Todos os que chegam têm de trazer
algo de novo para apresentar. Não nos considerámos uma banda de
Kuduro progressivo, essa não é a nossa bandeira. Abraçamos as
músicas criadas nos subúrbios desse mundo fora. Olhamos para o que
se faz em Baltimore, em Joanesburgo, no Rio de Janeiro, e Caracas
ou Luanda esse é o nosso mote, a nossa filosofia. Se quisermos
entender o que Buraka é, é simplesmente uma recolha de músicas
feitas nos subúrbios do mundo, dadas de forma que nos parece lógica
e não pura. Em 2006, quando aparecemos com o projecto kuduro, este
era o género mais inexplorado no subúrbio. Para nós, sendo
lisboetas, vivendo em Lisboa, sendo um género de música muito
presente na cidade era quase natural começarmos por aí, já que era
o género que não estava exposto. Não era conhecido no seu esplendor
pelos portugueses. Era uma música para entreter, da forma mais
lúdica e parva, possível. Sem nunca encontrar o seu valor enquanto
inovação musical. Mas, olhamos para ele e descobrimos esse público
que torna o Kuduro único e interessante, enquanto música.

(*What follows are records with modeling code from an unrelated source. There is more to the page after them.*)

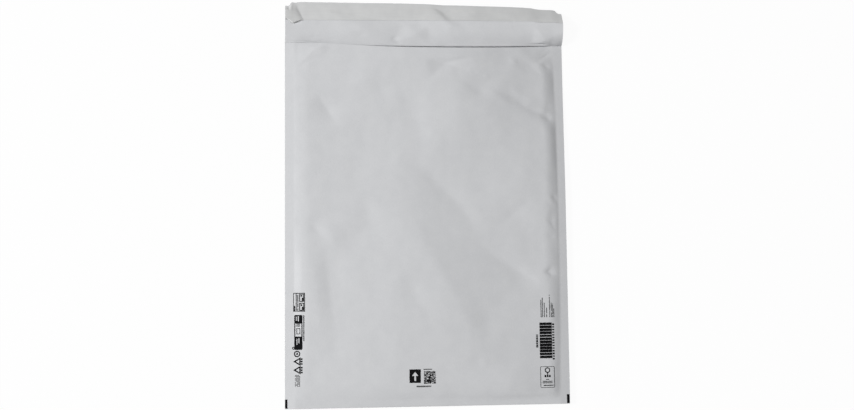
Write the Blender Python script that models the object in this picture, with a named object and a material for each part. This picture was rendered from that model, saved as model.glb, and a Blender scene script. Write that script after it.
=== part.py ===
"""A padded mailing envelope, empty and open, lying on its back with the flap laid out flat.

Four pieces: one folded sheet of white paper, a welded pouch of bubble film inside it, the
strip of adhesive on the flap, and the release strip that still covers the adhesive.
X is the width, +Y runs from the bottom fold to the flap, and +Z is up, from the table
through the back panel and the pocket to the front panel.
"""

import math
from collections import namedtuple

import bmesh
import bpy
from mathutils import Vector, geometry

# The sheet and its seams, in metres
WIDTH = 0.290
LENGTH = 0.373
FLAP = 0.0458
SIDE_SEAL = 0.010
FOLD_STRIP = 0.0076

# The layers, from outside in, and the space that the empty pocket keeps
PAPER = 0.00015
LAYER_GAP = 0.0003
FILM = 0.0005
BUBBLE_HEIGHT = 0.0028
BUBBLE_PITCH = 0.0165
BARE_MOUTH = 0.0147
POCKET = 0.005

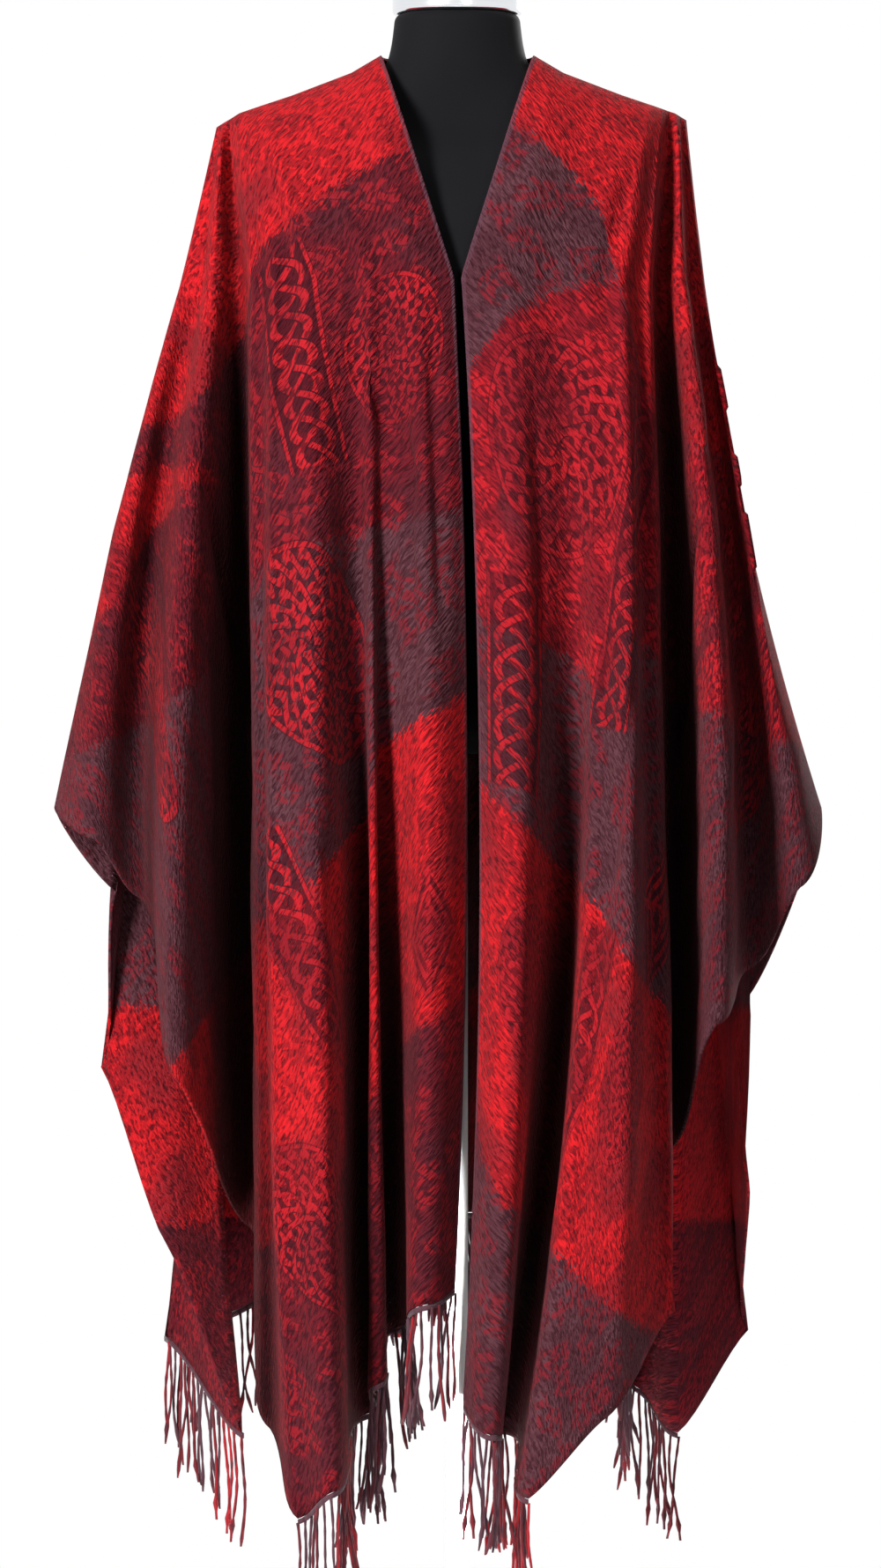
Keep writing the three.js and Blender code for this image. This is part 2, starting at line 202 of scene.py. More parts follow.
def satin_white():
    w = Wires("satin_white")
    spot = w.place()
    speck = w.noise(spot, 900.0, 3.0)
    colour = w.blend(w.noise(spot, 6.0), (0.84, 0.84, 0.83, 1), (0.9, 0.9, 0.89, 1))
    w.bump(speck, 0.08, 0.0004)
    return w.finish(colour, w.scaled(speck, 0.15, 0.32))


white = satin_white()
BASE_R = 0.160
BASE_H = 0.009
GAP = 0.0003  # between touching pieces
FOOT_BEVEL = 0.002
RIM_DROP, RIM_IN = 0.003, 0.004
plate_line = [(0, 0), (BASE_R - FOOT_BEVEL, 0), (BASE_R, FOOT_BEVEL), (BASE_R, BASE_H - RIM_DROP),
              (BASE_R - RIM_IN, BASE_H), (0.02, BASE_H), (0, BASE_H)]
base = turned("stand_base", rounded(plate_line, 0.0012), white)
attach(base, "root")
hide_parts("form_base")

# ---------------------------------------------------------------------------
# Pole: a slim straight steel tube, painted as the base is. It is pushed into
# the base plate below and into the torso's foot above.
# ---------------------------------------------------------------------------
POLE_R = 0.009
FORM_FOOT = 0.858
pole_line = [(0, BASE_H + GAP), (POLE_R, BASE_H + GAP), (POLE_R, 0.2), (POLE_R, 0.5),
             (POLE_R, FORM_FOOT - GAP), (0, FORM_FOOT - GAP)]
pole = turned("stand_pole", pole_line, white, 48)
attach(pole, "root")
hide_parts("form_pole")

# ---------------------------------------------------------------------------
# Torso: a limbless display form with a plain neck, moulded in one piece and
# covered in smooth black jersey. Its sections are height, half width, half depth.
# ---------------------------------------------------------------------------
TORSO = [
    (0.858, 0.096, 0.058), (0.868, 0.128, 0.078), (0.892, 0.140, 0.088),
    (0.950, 0.140, 0.090), (1.080, 0.118, 0.078), (1.170, 0.138, 0.092),
    (1.255, 0.158, 0.106), (1.310, 0.172, 0.098), (1.350, 0.184, 0.080),
    (1.376, 0.184, 0.056), (1.392, 0.150, 0.050), (1.406, 0.112, 0.049),
    (1.422, 0.078, 0.050), (1.440, 0.062, 0.051), (1.462, 0.056, 0.051),
    (1.480, 0.055, 0.051), (1.486, 0.053, 0.049),
]
SQUARE = 2.3


def torso_at(z):
    heights = [s[0] for s in TORSO]
    return (np.interp(z, heights, [s[1] for s in TORSO]),
            np.interp(z, heights, [s[2] for s in TORSO]))


def torso_depth(out, z):
    """Half depth of the torso at a distance out and a height, 0 beside it."""
    if z < FORM_FOOT or z > TORSO[-1][0]:
        return 0.0
    w, d = torso_at(z)
    k = abs(out) / w
    return 0.0 if k >= 1 else d * (1 - k ** SQUARE) ** (1 / SQUARE)


def jersey():
    w = Wires("black_jersey")
    spot = w.place()
    rib = w.noise(w.mapping(spot, (1, 1, 0.25)), 1400.0, 2.0)
    cloud = w.noise(spot, 14.0, 3.0)
    colour = w.blend(cloud, (0.0040, 0.0040, 0.0050, 1), (0.0075, 0.0075, 0.0090, 1))
    w.bump(rib, 0.18, 0.0003)
    return w.finish(colour, w.scaled(cloud, 0.1, 0.72), Sheen_Weight=0.03,
                    Specular_IOR_Level=0.06)


FOOT_PART, NECK_PART = 0.020, 0.008  # the lengths at the two ends with closer rings
SOFTEN = (-0.010, -0.005, 0.0, 0.005, 0.010)  # heights that each ring is averaged over
NECK_ROUND_H, NECK_ROUND = 0.006, 0.0045
INSET = 0.0008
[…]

Colocamo-lo na mesma posição de outros géneros que vem do mesmo
quadrante, dos subúrbios, dos guetos ou das favelas, ao mesmo nível
das Dance Music consagradas, como o Techno ou o House. Algo mais
mainstream, que chega dos circuitos normais: Nova Iorque, Chicago,
Berlim, Londres. Tornar isso um povo só.
O vosso
colectivo preencheu um vazio que havia na produção de Dance Music
em Portugal e conseguiu impulsionar outros projectos que apostam na
Dance Music…
Portugal tem uma produção de Dance
Music bastante grande e à escala do país. Nós temos 11 milhões de
habitantes. Só Paris têm mais habitantes que Portugal. Olhando para
o número de discotecas, de norte a Sul, há consumo de música de
dança. Temos por exemplo o DJ Vibe. Eu cresci a ouvir DJ Vibe no
Alcântra Mar. Para mim era um rito, era importante consumir aquela
música. Só que a Dance Music sempre foi um nicho, nunca se tornou
mainstream, ou ganhou um Globo de Ouro, por exemplo. O que nós
fizemos, enquanto banda, foi sair da tenda de música de dança, do
clube e passamos para o palco principal. Tornamo-nos mainstream.
Pegamos nesse género que estava relegado para clubes muito
pequenos, mais pequenos até do que aqueles onde nos habituaram a
consumir House ou Techno e expusemos a públicos maiores. Já
aconteceu tocarmos depois de Bob Dylan. Colocamos a nossa música a
pessoas que nunca iriam para uma tenda de música de dança, nem um
clube. O que demonstramos é que também existe música de dança feita
em Portugal. Ela acontece, está saudável.